Il devient « dépendant des compliments ».
Il se construit en fonction des autres,
mais ne sait toujours pas qui il est
parce qu’il n’a pas eu l’occasion de tester.
L’enfant doit apprendre à se trouver lui,
s’aimer lui, qu’elle que soit son expérience,
qu’elle plaise aux autres ou pas..
Tirer ses propres leçons de ses propres choix.
C’est ainsi qu’il se construit solidement :
quand il s’aime lui même, sans dépendre
de la reconnaissance des autres.
Car alors il n’agit pas par peur mais par conviction.
Il devient juste et conscient plutôt qu’obéissant.
J’ai compris alors que toute mon être
avait été construit sur la base de ce modèle :
bien et mal, compliment/critique…
Alors j’ai commencé un long chemin :
sentir chaque peur au moment d’agir et la laisser exister.
Ressentir en venant me soutenir
– moi-même ou avec une amie, ou un professionnel
comme autant d’indices et de cartes au trésor.
J’ai fait ce chemin :
guérir les liens que j’avais tissés
pour être nourrie de reconnaissance et créer,
à la place, un lien intérieur à moi-même.
Me reconnaître : je suis différentes de tous les autres
et je suis venue sur Terre pour être moi.

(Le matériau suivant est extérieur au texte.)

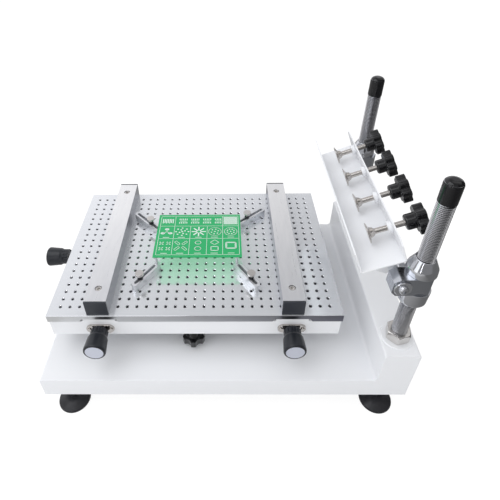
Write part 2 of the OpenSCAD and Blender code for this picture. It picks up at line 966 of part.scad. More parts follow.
base_pan();
foot_pads();
foot_studs();
posts();
post_nuts();
post_washers();
post_caps();
cross_clamps();
upper_collars();
lower_collars();
pedestal();
carriage();
tray_slide();
tray();
tooling_plate();
support_bars();
bar_caps();
bar_screws();
holder_washers();
holder_screws();
holder_arms();
sample_board();
knob_brackets();
lock_knob();
left_knob();
left_disc();
left_spindle();
right_knob();
right_disc();
right_spindle();
side_knob();
side_disc();
side_spindle();
clamp_channel();
screw_bushes();
hinge_lugs();
hinge_shaft();
screw_1();
star_knob_1();
screw_2();
star_knob_2();
screw_3();
star_knob_3();
screw_4();
star_knob_4();
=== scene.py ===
import json
import math

import bmesh
import bpy
from mathutils import Matrix, Vector

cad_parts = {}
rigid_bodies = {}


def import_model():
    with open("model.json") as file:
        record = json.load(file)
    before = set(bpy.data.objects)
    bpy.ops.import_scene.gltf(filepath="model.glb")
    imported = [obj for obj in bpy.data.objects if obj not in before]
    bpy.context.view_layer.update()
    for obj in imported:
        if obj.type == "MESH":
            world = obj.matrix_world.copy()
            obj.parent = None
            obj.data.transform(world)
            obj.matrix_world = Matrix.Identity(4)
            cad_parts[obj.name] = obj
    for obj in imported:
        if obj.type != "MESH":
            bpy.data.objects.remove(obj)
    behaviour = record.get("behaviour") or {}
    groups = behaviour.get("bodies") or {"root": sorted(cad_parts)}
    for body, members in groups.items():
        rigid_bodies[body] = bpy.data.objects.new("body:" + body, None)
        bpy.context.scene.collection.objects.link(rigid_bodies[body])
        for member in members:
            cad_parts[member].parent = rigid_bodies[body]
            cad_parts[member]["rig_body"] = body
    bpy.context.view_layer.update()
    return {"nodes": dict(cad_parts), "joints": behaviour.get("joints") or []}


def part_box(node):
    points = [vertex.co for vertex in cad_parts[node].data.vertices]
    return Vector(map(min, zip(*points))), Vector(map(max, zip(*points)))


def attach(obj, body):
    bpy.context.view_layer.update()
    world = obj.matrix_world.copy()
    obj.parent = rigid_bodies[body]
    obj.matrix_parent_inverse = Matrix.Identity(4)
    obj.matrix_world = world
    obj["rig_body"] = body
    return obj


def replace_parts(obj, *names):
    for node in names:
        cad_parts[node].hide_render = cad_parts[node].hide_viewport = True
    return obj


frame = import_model()
mm = 0.001
print("frame loaded:", len(frame["nodes"]), "nodes")


# materials

class Wire:  # one output socket; sums on it add Math nodes
    def __init__(self, recipe, socket):
        self.recipe, self.socket = recipe, socket

    def calc(self, operation, a, b=0.0):
        return self.recipe.node("ShaderNodeMath", {"operation": operation}, {0: a, 1: b})

    def __add__(self, other):
        return self.calc("ADD", self, other)

    def __sub__(self, other):
        return self.calc("SUBTRACT", self, other)

    def __mul__(self, other):
        return self.calc("MULTIPLY", self, other)

    def __rsub__(self, other):
        return self.calc("SUBTRACT", other, self)

    __radd__, __rmul__ = __add__, __mul__


class Recipe:  # a material with its Principled shader
    def __init__(self, name, fixed):
        self.material = bpy.data.materials.new(name)
        self.material.use_nodes = True
        self.tree = self.material.node_tree
        self.shader = self.tree.nodes["Principled BSDF"]
        for socket, value in fixed.items():
            self.shader.inputs[socket].default_value = value

    def node(self, kind, settings, values, output=0):
        made = self.tree.nodes.new(kind)
        for key, value in settings.items():
            if key == "stops":
                ramp = made.color_ramp
                for place, colour in value:
                    stop = ramp.elements.new(place)
                    stop.color = (*colour, 1) if hasattr(colour, "__len__") else (colour, colour, colour, 1)
                ramp.elements.remove(ramp.elements[0])
                ramp.elements.remove(ramp.elements[-1])
            else:
                setattr(made, key, value)
        for key, value in values.items():
            if isinstance(value, Wire):
                self.tree.links.new(value.socket, made.inputs[key])
            else:
                made.inputs[key].default_value = value
        return Wire(self, made.outputs[output])

    def place(self, scale=(1, 1, 1), turn=(0, 0, 0)):  # object coordinates, stretched and turned
        spot = self.node("ShaderNodeTexCoord", {}, {}, "Object")
        return self.node("ShaderNodeMapping", {}, {"Vector": spot, "Scale": scale, "Rotation": turn})

    def speckle(self, scale, detail=2.0, stretch=(1, 1, 1), turn=(0, 0, 0)):
        return self.node("ShaderNodeTexNoise", {}, {"Vector": self.place(stretch, turn), "Scale": scale, "Detail": detail})

    def mixColour(self, share, a, b):
        kept = self.tree.nodes.new("ShaderNodeMix")
        kept.data_type = "RGBA"
        for key, value in ((0, share), (6, a), (7, b)):
            if isinstance(value, Wire):
                self.tree.links.new(value.socket, kept.inputs[key])
            else:
                kept.inputs[key].default_value = value
        return Wire(self, kept.outputs[2])

    def feed(self, socket, wire):
        self.tree.links.new(wire.socket, self.shader.inputs[socket])

    def bump(self, height, depth, strength=1.0):
        self.feed("Normal", self.node("ShaderNodeBump", {}, {"Height": height, "Distance": depth, "Strength": strength}))


paints = {
    "powder": {"colour": (0.85, 0.86, 0.885, 1), "rough": 0.34, "grain": 1400},
    "plate": {"colour": (0.77, 0.79, 0.825, 1), "rough": 0.13, "metal": 0.66},
    "bore": {"colour": (0.80, 0.80, 0.83, 1), "rough": 0.12},
    "edge": {"left": (0.88, 0.89, 0.90, 1), "right": (0.20, 0.20, 0.24, 1), "rough": 0.30},
    # bar top: the lighter back colour is a painted reflection of the bright back
    "bar": {"front": (0.72, 0.73, 0.76, 1), "back": (1.0, 1.0, 1.0, 1), "rough": 0.28},
    "side": {"colour": (0.50, 0.51, 0.54, 1), "rough": 0.34},
    "chrome": {"colour": (0.72, 0.73, 0.76, 1), "rough": 0.12},
    "thread": {"colour": (0.84, 0.84, 0.86, 1), "rough": 0.15},
    # dark painted shade for the threads' upright faces
    "paintedThreadShade": {"colour": (0.14, 0.14, 0.15, 1), "rough": 0.2},
    "rod": {"colour": (0.56, 0.53, 0.50, 1), "rough": 0.18},
    "arm": {"colour": (0.74, 0.75, 0.78, 1), "rough": 0.3, "metal": 0.7},
    "casting": {"colour": (0.54, 0.56, 0.60, 1), "rough": 0.17},
    "nickel": {"colour": (0.70, 0.68, 0.66, 1), "rough": 0.22},
    "disc": {"colour": (0.72, 0.75, 0.86, 1), "rough": 0.35, "metal": 0.45},
}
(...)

Cette version de la vie que je suis la seule à pouvoir incarner.
Donc, forcément, les autres auront toujours quelque chose à redire,
puisqu’ils sont « autres »… même s’ils m’aiment.
Et, pas à pas, peur après peur,
Carte au trésor après carte au trésor,
je me suis détachée de tout.
Je me suis progressivement retrouvée dedans,
comme en apesanteur : libre, centrée, aimée de l’intérieur.